Storage Mistakes That Ruin White Clothes
Sometimes the problem is not your detergent. It is a quiet little storage habit causing slow-motion chaos.
- Putting clothes away slightly damp: Even a little moisture can cause odor and mildew.
- Using non-breathable plastic for months: This can trap humidity and encourage yellowing.
- Storing in hot attics or humid basements: Bad for color, bad for fibers, bad for your mood.
- Ignoring care labels: Not all white fabrics want the same treatment.
- Leaving stains untreated before storage: Tiny stains become dramatic biographies later.
- Overusing bleach: More is not more. Sometimes more is damage.
- Cramming closets full: Airflow matters more than people think.
How to Refresh White Clothes After Storage
If you pull out stored white clothes and they look a little dull, do not panic. Most pieces can recover nicely.
A simple refresh routine
- Shake out dust and inspect for yellow spots, mildew, or insect damage.
- Pretreat visible stains, especially collars, underarms, and fold lines.
- Wash according to the care label.
- Use an appropriate brightening booster if needed.
- Rinse thoroughly.
- Dry completely before rewearing or returning to storage.
If a garment is delicate, vintage, heavily embellished, or sentimental, professional cleaning may be the safer route. Some clothes deserve expert help and not a bold home experiment inspired by internet confidence.
Best Practices for Different Types of White Clothes
White shirts and blouses
Pretreat collars and underarms, use hangers that support shape, and leave space between garments in the closet. For long-term storage, breathable garment bags are ideal.
White T-shirts
Wash often, avoid heat buildup in the dryer, and fold neatly in a dry drawer or shelf. Do not store them in packed piles where they get crushed and stale.
White sweaters and knits
Fold instead of hanging. Use acid-free tissue if storing for a season. Add cedar or lavender nearby only if it does not directly stain or perfume the fabric.
White dresses and special occasion wear
Clean immediately after use, even if they look spotless. Body oils and invisible stains can oxidize in storage. Use padded hangers for short-term storage and archival wrapping for long-term storage.
White linens and bedding
Store in a well-ventilated closet, not in damp plastic bins. Fold loosely, rotate regularly, and avoid storing in spaces with poor airflow or high humidity.

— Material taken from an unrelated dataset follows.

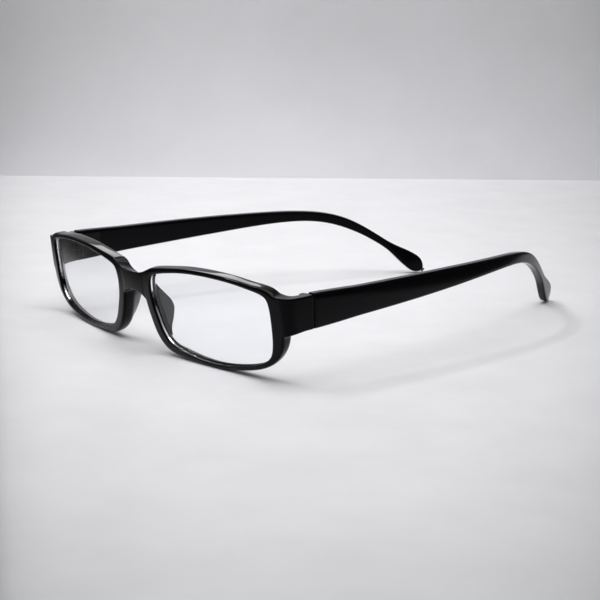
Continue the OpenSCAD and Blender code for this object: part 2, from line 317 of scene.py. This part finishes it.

Experience-Based Lessons: What People Learn the Hard Way About White Clothes
Anyone who has owned white clothes for more than five minutes has probably learned a few lessons the annoying way. One of the most common experiences is opening a closet at the start of a new season, reaching for a white shirt that looked perfectly fine when it was put away, and discovering yellow shadows around the collar and underarms. That happens because “looks clean” and “is clean enough for storage” are not the same thing. Invisible sweat, body oil, lotion, and deodorant residue keep reacting while the garment sits, almost like the fabric is quietly aging in dog years.
Another familiar experience is the tragic dry-cleaner bag mistake. A lot of people assume that if a white garment is sealed in plastic, it must be protected. Then months later, the piece comes out with a stale smell, weird discoloration, or fold lines that look permanent. Breathable storage really does make a difference. Clothes, especially white ones, need air circulation more than they need a plastic hostage situation.
Humidity is another sneaky villain. People often store white clothes in spare rooms, laundry areas, basements, or under-bed bins without thinking much about moisture. Then the fabric comes out smelling musty, or worse, with faint yellow or brown spots that were never there before. Many people only realize after the fact that damp air and trapped heat are rough on white clothing. A simple habit like letting garments dry fully, spacing them out, and using a closet with better airflow can save a lot of frustration later.
There is also the bleach misconception. Plenty of people grow up thinking that extra bleach equals extra whiteness, so they pour with confidence and optimism. Then the clothes get rougher, thinner, or oddly dull over time. The experience teaches a useful truth: fabric care is not about attacking a shirt until it surrenders. It is about cleaning it thoroughly, rinsing it properly, and storing it like you plan to wear it again.
And then there is the classic “I left it in the washer overnight” moment. Almost everyone does this once. They open the washer the next day, inhale that swampy sigh from the drum, and realize laundry has a very short memory for freshness. White clothes especially seem to absorb those mistakes with enthusiasm. After that, most people become much better at moving loads quickly and keeping the washer itself clean.
The biggest experience-based lesson is simple: white clothes reward consistency, not heroics. You do not need a hundred products or a secret laundress living in the walls. You need a repeatable routine. Wash whites separately. Treat stains early. Use the right amount of detergent. Dry completely. Store in a cool, dry, breathable environment. Give garments space. When people stick to those basics, white clothes stay brighter longer and require far less rescue work later.
In other words, the best way to protect white clothes is not glamorous. It is just smart. And thankfully, smart is much cheaper than replacing your favorite white shirt every six months.
Conclusion
Learning how to store and protect white clothes is really about controlling the small things before they become expensive problems. Clean garments before storage, dry them completely, choose breathable storage materials, avoid heat and humidity, and keep everyday stains from settling in. White clothes may be high-maintenance compared with darker pieces, but they are not impossible. Treat them well, and they will keep delivering that crisp, fresh look that makes every outfit feel more polished.
And when in doubt, remember this timeless truth: white clothing does not need luck. It needs airflow, prompt laundry habits, and fewer bad decisions involving damp closets and overconfident bleach pours.